Adam Sandler is a joke in the Ridiculous Six.Even 12-year-old boys would have to concede that the jokes in this Adam Sandler abomination are too stupid for the schoolyard, let alone a Netflix original movie.
Take the running gag with the donkey that sprays diarrhoea with the force and volume of a fire hose. Or the Native American characters being given names like Beaver Breath and Never Wears Bra.
Or the idiot who is blind in one eye but gouges out the other one so he can join a gang of one-eyed bandits.
It’s almost too depressing to go on, particularly when you consider that the budget of $85 million was 10 times that of Netflix’s powerful child-soldier movie Beasts of No Nation.
But part of the Netflix business model is to make content that appeals to each individual demographic – including, quite clearly, the mouth-breathers.
Here Sandler plays a character named White Knife, a white ‘‘orphan’’ who was raised by a Native American tribe. Or rather, Sandler doesn’t play him.
He merely mopes about in White Knife’s clothes, occasionally exploding into stupid, fast-forward kung-fu action. In any case, White Knife is about to meet his real father, an old rogue by the name of Frank Stockton.
Frank is played by Nick Nolte, who is really acting, and the contrast between his performance and Sandler’s is striking. Frank gets kidnapped by a baddie (Danny Trejo, who is also really acting), so White Knife has to save him.

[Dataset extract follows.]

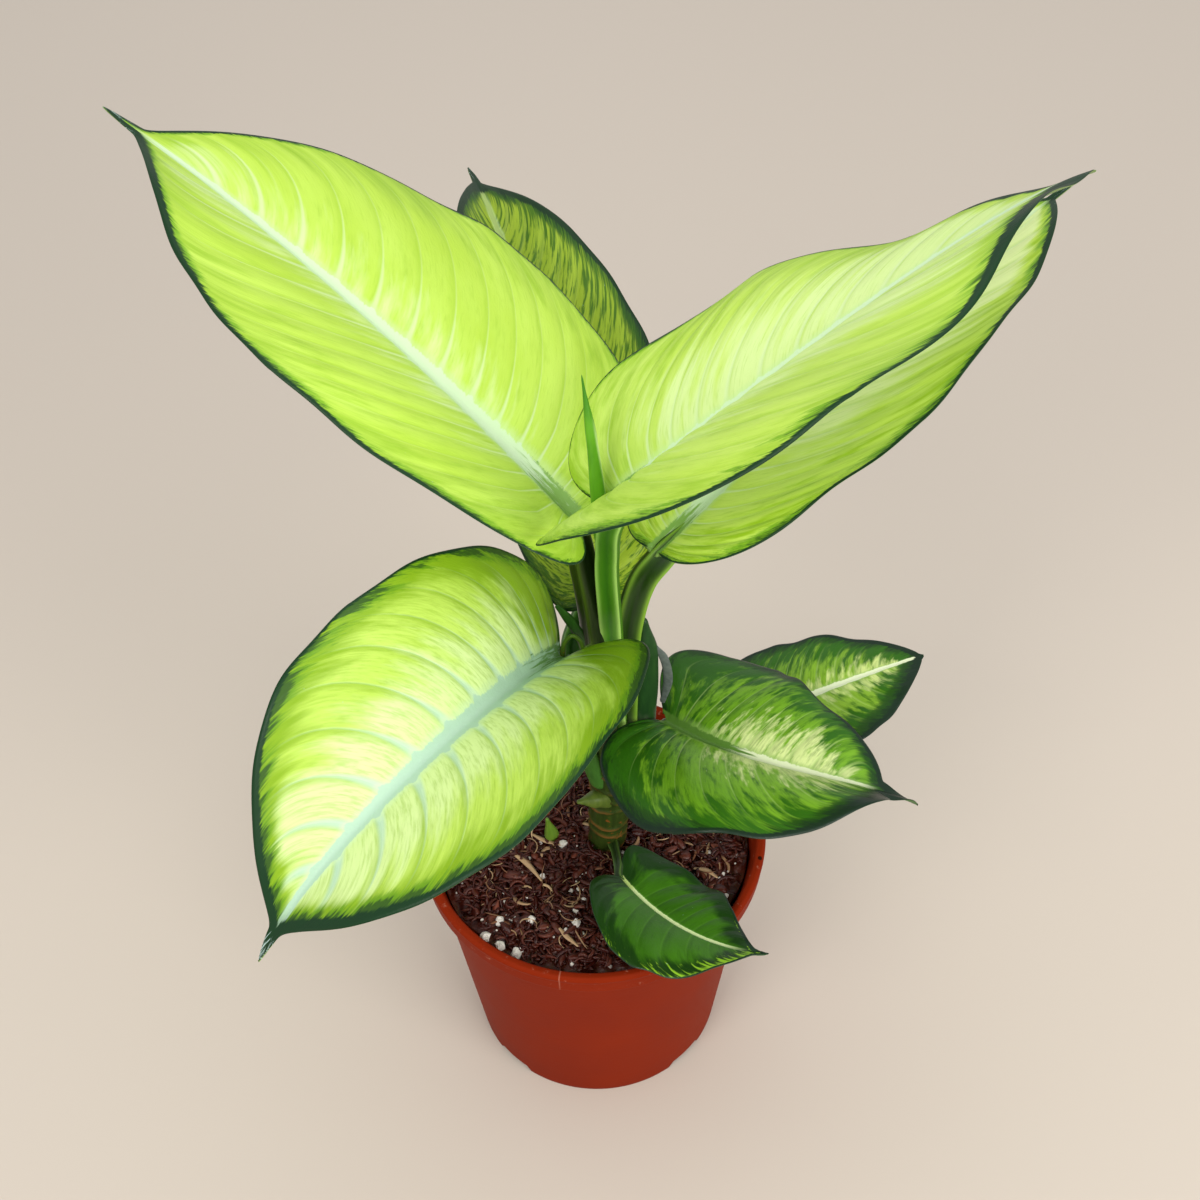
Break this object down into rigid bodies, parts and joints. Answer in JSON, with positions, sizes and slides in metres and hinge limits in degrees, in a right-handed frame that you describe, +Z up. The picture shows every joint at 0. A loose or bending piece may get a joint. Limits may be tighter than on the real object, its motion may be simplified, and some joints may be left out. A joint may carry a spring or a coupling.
{
  "type": "potted dieffenbachia",
  "caption": "Young dieffenbachia with broad chartreuse leaves edged in dark green, on a short cane in a round terracotta-coloured plastic nursery pot of bark mix.",
  "frame": {"origin": "middle of the pot's underside, at the flat centre pad, on the surface that the pot stands on", "axes": "+Z up along the pot's axis; +X to the right and -Y towards the camera in the picture"},
  "size_m": [0.3755, 0.3503, 0.4387],
  "materials": {
    "pot": "satin injection-moulded polypropylene, terracotta colour",
    "potting_mix": "matt damp bark and coir with white perlite",
    "cane": "waxy green stem with leaf scars",
    "leaf_spear": "waxy rolled leaf",
    "leaf_pale": "waxy chartreuse blade with a dark green margin",
    "leaf_mottled": "waxy green blade with cream streaks and a dark margin",
    "leaf_green": "waxy deep green blade with a pale midrib"
  },
  "bodies": {
    "root": {"pot": "pot", "potting_mix": "potting_mix", "cane": "cane", "bud": "cane", "leaf_spear": "leaf_spear", "leaf_upper_left": "leaf_pale", "leaf_upper_right": "leaf_pale", "leaf_right_behind": "leaf_pale", "leaf_lower_left": "leaf_pale", "leaf_back": "leaf_mottled", "leaf_middle_right": "leaf_mottled", "leaf_far_right": "leaf_mottled", "leaf_front_small": "leaf_green"}
  },
  "joints": []
}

His plan ends up involving the five half-brothers he never knew he had: Mexican Ramon (the criminally unfunny Rob Schneider), slack-jawed simpleton Pete (Taylor Lautner), mute ogre Herm (Lost’s Jorge Garcia), piano-player Chico (Terry Crews), and failed presidential bodyguard Danny (Luke Wilson, who deserves better).
Others turning up to pocket a pay cheque include Harvey Keitel, Steve Buscemi, John Turturro, David Spade and Vanilla Ice.
The thing goes on and on – for two whole hours – without ever acquiring any sort of momentum or consistency.
The cringe-inducing comedic scenes are interspersed with far too many interminable ‘‘dramatic’’ ones, and incongruous acts of violence occur without warning. Sandler and his long-time collaborators in writer Tim Herlihy and director Frank Coraci seem to think that
The Ridiculous 6 is a satire. It’s not. It’s a lazy pastiche of westerns and western spoofs, replete with lazy, racist jokes that can’t just be waved away with a waft of the irony card. Woeful.
The Ridiculous 6 is currently streaming on Netflix.